* [Work required]
Find the string "Vector" in the listing and report every line that has it.

* [Available records]

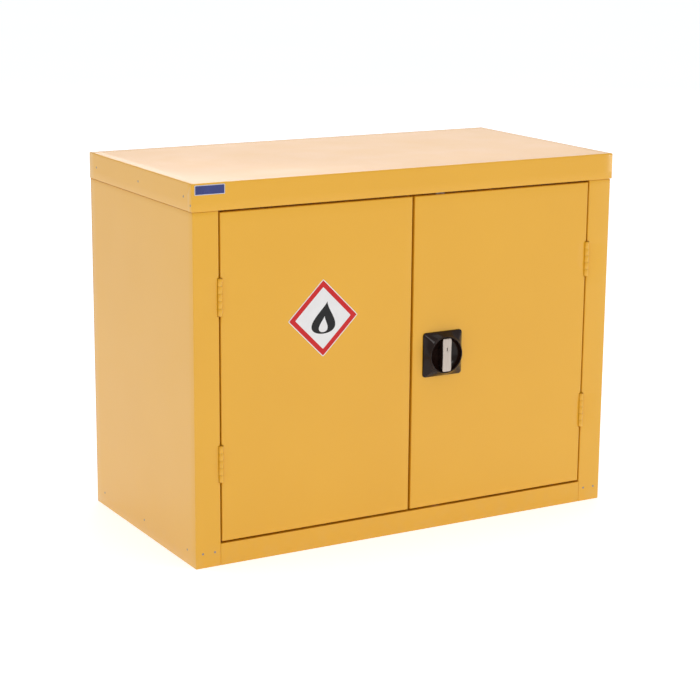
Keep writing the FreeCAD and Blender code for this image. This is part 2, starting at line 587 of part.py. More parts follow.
# --- Trim: blank badge, hazard diamond, rubber buffers and rivets ---
badge_start = "(badge_left - width / 2)"
node(box("NameBadge", (badge_start, f"{badge_start} + badge_width"), (f"{LID_FACE} - badge_depth", LID_FACE),
         ("height - badge_down - badge_height", "height - badge_down")), "name_badge")

label = placed_body("HazardLabel", "label_across", f"{FACE} - label_skin", "label_up")
diamond = [("0", "-label_half"), ("label_half", "0"), ("0", "label_half"), ("-label_half", "0")]
pad(label, outline(label, "LabelDiamond", diamond), "label_skin")
node(label, "hazard_label")

buffers = []
for side_name, side in SIDES.items():
    for index, level in enumerate(("door_bottom + buffer_inset", "door_top - buffer_inset")):
        buffers.append(cylinder(f"Buffer_{side_name}_{index}", "y", "buffer_radius",
                                (f"{REBATE} - buffer_depth", REBATE),
                                (f"{side} * ({OPENING} - rebate_lip / 2 - sheet)", level)))
node(group("DoorBuffers", buffers), "door_buffers")

lid_rivets = []
side_rivets = []
stile_rivets = []
back_rivets = []
for side_name, side in SIDES.items():
    on_lid = mirrored(side, flange_half, f"{flange_half} + rivet_head")
    on_tab = mirrored(side, lid_half, f"{lid_half} + rivet_head")
    on_side = mirrored(side, SIDE, f"{SIDE} + rivet_head")
    on_stile = (f"{FACE} - rivet_head", FACE)
    on_back = (f"{BACK_FACE} - sheet", f"{BACK_FACE} - sheet + rivet_head")
    for index, back in enumerate(LID_RIVET_ROW):
        lid_rivets.append(cylinder(f"LidRivet_{side_name}_{index}", "x", "rivet_radius", on_lid,
                                   (f"{LID_FACE} + {back}", "height - lid_rivet_down")))
    lid_rivets.append(cylinder(f"TabRivet_{side_name}", "x", "rivet_radius", on_tab,
                               (f"{LID_FACE} + tab_rivet_back", "height - tab_rivet_down")))
    for index, back in enumerate(BASE_RIVET_ROW):
        side_rivets.append(cylinder(f"SideRivet_{side_name}_{index}", "x", "rivet_radius", on_side,
                                    (f"{LID_FACE} + {back}", "base_rivet_up")))
    for inset in ("stile_rivet_outer", "stile_rivet_inner"):
        stile_rivets.append(cylinder(f"StileRivet_{side_name}_{inset}", "y", "rivet_radius", on_stile,
                                     (f"{side} * ({SIDE} - {inset})", "base_rivet_up")))
    for index, level in enumerate(BACK_RIVET_ROW):
        back_rivets.append(cylinder(f"BackRivet_{side_name}_{index}", "y", "rivet_radius", on_back,
                                    (f"{side} * ({SIDE} - foot_flange / 2)", f"{level}")))
node(group("LidRivets", lid_rivets), "lid_rivets")
node(group("SideRivets", side_rivets), "side_rivets")
node(group("StileRivets", stile_rivets), "stile_rivets")
node(group("BackRivets", back_rivets), "back_rivets")


# --- Check everything, then write one file for each sub-part ---
doc.recompute()
failed = [item.Name for item in doc.Objects if "Invalid" in item.State or "Error" in item.State]
if failed:
    raise RuntimeError(f"failed objects: {failed}")
for label_name, item in parts.items():
    if item.Shape.isNull() or not item.Shape.isValid():
        raise RuntimeError(f"bad shape: {label_name}")
os.makedirs("parts", exist_ok=True)
for label_name, item in parts.items():
    item.Shape.exportStep(f"parts/{label_name}.step")
    print(label_name, len(item.Shape.Solids), round(item.Shape.Volume))
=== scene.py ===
"""Flammable storage cabinet: folded sheet steel in hazard yellow, with a turning grip lock.

All lengths are in metres. X runs to the right as seen from the front, Y to the back and Z up.
"""
import math
import bmesh
import bpy
import numpy as np
from mathutils import Matrix, Vector


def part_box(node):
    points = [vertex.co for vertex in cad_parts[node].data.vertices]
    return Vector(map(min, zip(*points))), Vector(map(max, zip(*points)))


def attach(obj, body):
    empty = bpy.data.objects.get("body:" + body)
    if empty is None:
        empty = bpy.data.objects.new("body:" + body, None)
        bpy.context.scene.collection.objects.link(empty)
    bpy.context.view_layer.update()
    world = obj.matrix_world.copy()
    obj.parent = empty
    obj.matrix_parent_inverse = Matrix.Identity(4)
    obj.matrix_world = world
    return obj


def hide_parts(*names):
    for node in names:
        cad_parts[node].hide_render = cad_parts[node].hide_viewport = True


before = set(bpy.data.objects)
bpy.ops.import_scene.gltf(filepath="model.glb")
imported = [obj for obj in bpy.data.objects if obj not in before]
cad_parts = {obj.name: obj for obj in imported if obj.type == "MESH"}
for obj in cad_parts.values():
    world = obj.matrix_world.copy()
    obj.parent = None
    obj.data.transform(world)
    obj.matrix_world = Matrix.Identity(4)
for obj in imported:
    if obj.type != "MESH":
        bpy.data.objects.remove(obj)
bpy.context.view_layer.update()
MM = 0.001

# --- Studio -------------------------------------------------------------------------------
# A pale floor in a white room, a broad lamp overhead, softer ones in front, to the side and
# behind, and two small bright ones that the glossy lock reflects.
# The camera stands to the left of the doors, a little above the lid.
VIEW_AZIMUTH = math.radians(-29.775)
VIEW_ELEVATION = math.radians(13.474)
VIEW_ROLL = math.radians(0.493)
VIEW_DISTANCE = 3.8444
VIEW_LENS = 100.16
body_middle = (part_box("top_panel")[0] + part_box("top_panel")[1]) / 2
view_target = Vector((-0.0017, body_middle.y, 0.3087))

towards_camera = Vector((math.sin(VIEW_AZIMUTH) * math.cos(VIEW_ELEVATION),
                         -math.cos(VIEW_AZIMUTH) * math.cos(VIEW_ELEVATION), math.sin(VIEW_ELEVATION)))
level_right = Vector((0, 0, 1)).cross(towards_camera).normalized()
level_up = towards_camera.cross(level_right)
rolled_right = level_right * math.cos(VIEW_ROLL) + level_up * math.sin(VIEW_ROLL)
rolled_up = level_up * math.cos(VIEW_ROLL) - level_right * math.sin(VIEW_ROLL)
camera = bpy.data.objects.new("Camera", bpy.data.cameras.new("Camera"))
camera.matrix_world = Matrix.Translation(view_target + towards_camera * VIEW_DISTANCE) @ Matrix(
    (rolled_right, rolled_up, towards_camera)).transposed().to_4x4()
camera.data.lens = VIEW_LENS
camera.data.clip_end = 400
bpy.context.scene.collection.objects.link(camera)
bpy.context.scene.camera = camera
bpy.context.scene.view_settings.view_transform = "Standard"


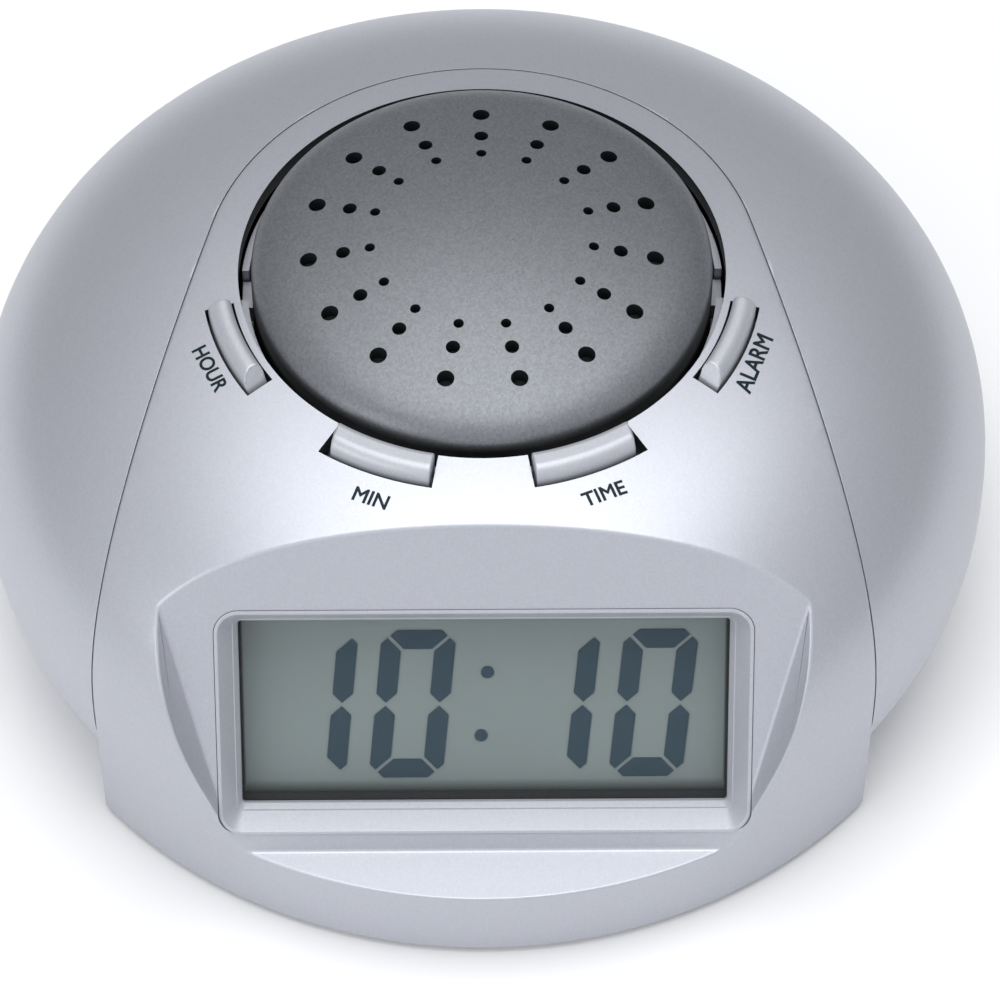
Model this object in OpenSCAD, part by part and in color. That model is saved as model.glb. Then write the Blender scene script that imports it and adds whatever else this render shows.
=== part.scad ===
// Talking clock: a dome-shaped table clock that speaks the time when its speaker cap is pressed.
// The origin is on the table under the dome's axis, +Z is up and the display faces -Y.

/* [Dome] */
// Largest radius of the dome, at its widest level
dome_r = 60; // [56:0.5:66]
// Height of the dome above its widest level
dome_h = 29.7; // [27:0.1:33]
// Squareness of the dome's upper curve, where 2 is an ellipse
dome_power = 2.7; // [2.4:0.05:3]
// Height of the widest level above the lower edge of the shells
skirt_h = 18.3; // [16.5:0.1:21]
// Half height of the ellipse that the dome follows under its widest level
under_h = 36; // [30:0.5:50]
// Wall thickness of the two shells
wall = 2; // [1.6:0.1:2.3]

/* [Front shell] */
// Radius of the round part of the front shell, about the speaker
collar_r = 32.4; // [32.2:0.1:34]
// Angle by which each side seam opens towards the front
seam_splay = 14.5; // [12:0.5:17]
// Width of the open seam between the two shells
seam_gap = 0.15; // [0.1:0.05:0.3]
// Height of the flat ledge under the display above the lower edge of the shells
ledge_h = 10.6; // [9:0.1:12]
// Tilt of the display face from level
face_tilt = 60; // [58:0.5:63]
// Distance of the display face's lower edge in front of the dome's axis
face_front = 53.3; // [52:0.1:54]
// Half width of the display face at its lower edge
face_foot_w = 28.5; // [27.5:0.1:29.5]
// Angle by which the face widens towards its top on each side
face_splay = 14.4; // [12:0.2:16]
// Angle by which the recess's side facets lean outwards
facet_flare = 32; // [25:1:40]

/* [Speaker cap] */
// Distance of the speaker's axis behind the dome's axis
speaker_back = 3.5; // [2.5:0.1:4.5]
// Radius of the round well in the top of the front shell
well_r = 28.2; // [28.2:0.1:28.6]
// Radius of the cap that is pressed
cap_r = 26.7; // [26.2:0.1:26.7]
// Height of the cap's middle above the dome's top
cap_proud = 4.6; // [3:0.1:6]
// Radius of the cap's shallow crown
cap_crown_r = 95; // [80:1:120]
// Radius of the cap's rounded shoulder
cap_shoulder = 3.2; // [2:0.1:4]
// Thickness of the cap
cap_wall = 1.7; // [1.4:0.1:2]
// Depth of the cap's skirt under its shoulder
cap_skirt = 7.5; // [6.5:0.1:8]
// How far the cap goes down when it is pressed
cap_travel = 1.5; // [0.8:0.1:1.5]
// Number of rays of sound holes
hole_rays = 15; // [9:1:18]
// Radius of the outer ring of sound holes
hole_ring_r = 20; // [19:0.1:20]
// Radius of an outer sound hole
hole_r = 1; // [0.8:0.05:1.1]

/* [Keys] */
// Radius of the slots' outer edge, about the speaker
slot_r = 32.4; // [31.8:0.1:32.4]
// Half of the angle that one slot spans
slot_half = 12.3; // [11:0.1:13]
// Angle between neighbouring keys
key_pitch = 45; // [43:0.5:46]
// Height of a key's top above the shell beside it
key_proud = 1.6; // [1.2:0.1:2]
// Gap between a key and its slot
key_gap = 0.35; // [0.3:0.05:0.45]
// How far a key goes down when it is pressed
key_travel = 0.6; // [0.3:0.05:0.6]

/* [Display] */
// Distance of the display's middle above the ledge, along the face
display_up = 16.2; // [16:0.1:17]
// Width of the silver bezel
bezel_w = 60.6; // [58:0.1:60.6]
// Height of the silver bezel
bezel_h = 28; // [26.5:0.1:28]
// Width of the window in the bezel
window_w = 55.5; // [52:0.1:55.5]
// Height of the window in the bezel
window_h = 22.9; // [21:0.1:23]
// Depth of the window's edge under the display face
window_deep = 3; // [2.6:0.1:3.2]
// Height of a digit
digit_h = 18.6; // [15:0.1:19]
// Width of a digit before its slant
digit_w = 8.5; // [6:0.1:8.6]
// Slant of the digits
digit_slant = 5.5; // [0:0.5:10]

/* [Base and battery] */
// Height of the rubber feet under the shells
foot_h = 0.8; // [0.5:0.1:1.5]
// Thickness of the base plate
base_t = 2.4; // [2.4:0.1:3]
// Radius of a battery cell
cell_r = 7.1; // [7:0.05:7.2]
// Length of a battery cell with its nub
cell_len = 50.5; // [49.5:0.1:51]
// Thickness of the battery door
door_t = 1.6; // [1.5:0.05:1.7]

/* [Hidden] */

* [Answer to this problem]
from mathutils import Matrix, Vector
    return Vector(map(min, zip(*points))), Vector(map(max, zip(*points)))
view_target = Vector((-0.0017, body_middle.y, 0.3087))
towards_camera = Vector((math.sin(VIEW_AZIMUTH) * math.cos(VIEW_ELEVATION),
level_right = Vector((0, 0, 1)).cross(towards_camera).normalized()